• _Required work_: Which lines hold the string "object"? Copy every one of them.

• _Given material_:
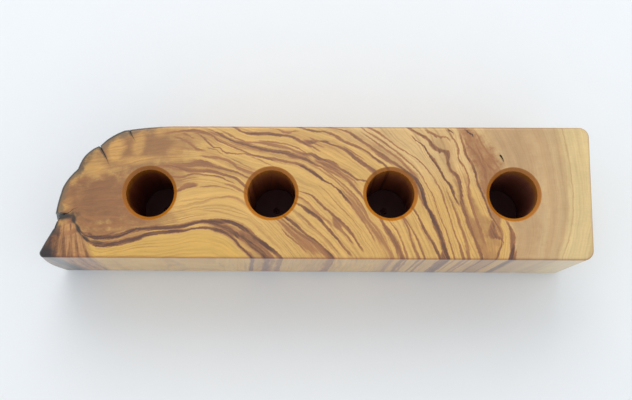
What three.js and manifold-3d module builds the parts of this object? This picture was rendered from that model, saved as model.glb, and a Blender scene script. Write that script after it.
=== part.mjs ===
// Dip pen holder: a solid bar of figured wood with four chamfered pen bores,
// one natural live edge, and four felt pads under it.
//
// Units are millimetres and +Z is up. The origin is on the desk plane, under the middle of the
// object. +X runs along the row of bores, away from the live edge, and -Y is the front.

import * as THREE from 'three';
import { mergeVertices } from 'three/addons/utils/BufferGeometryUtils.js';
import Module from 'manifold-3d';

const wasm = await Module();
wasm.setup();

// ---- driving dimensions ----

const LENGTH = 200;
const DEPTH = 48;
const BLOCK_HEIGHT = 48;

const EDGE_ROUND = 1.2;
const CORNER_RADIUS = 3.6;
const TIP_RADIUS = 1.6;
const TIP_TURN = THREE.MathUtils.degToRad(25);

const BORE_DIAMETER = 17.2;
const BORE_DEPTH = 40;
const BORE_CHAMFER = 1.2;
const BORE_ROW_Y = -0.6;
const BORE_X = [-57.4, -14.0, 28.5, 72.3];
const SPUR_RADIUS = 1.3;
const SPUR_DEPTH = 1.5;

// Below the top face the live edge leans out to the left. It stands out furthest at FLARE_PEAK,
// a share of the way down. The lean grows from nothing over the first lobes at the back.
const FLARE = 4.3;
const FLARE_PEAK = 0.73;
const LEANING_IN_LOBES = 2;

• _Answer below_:
What three.js and manifold-3d module builds the parts of this object? This picture was rendered from that model, saved as model.glb, and a Blender scene script. Write that script after it.
// object. +X runs along the row of bores, away from the live edge, and -Y is the front.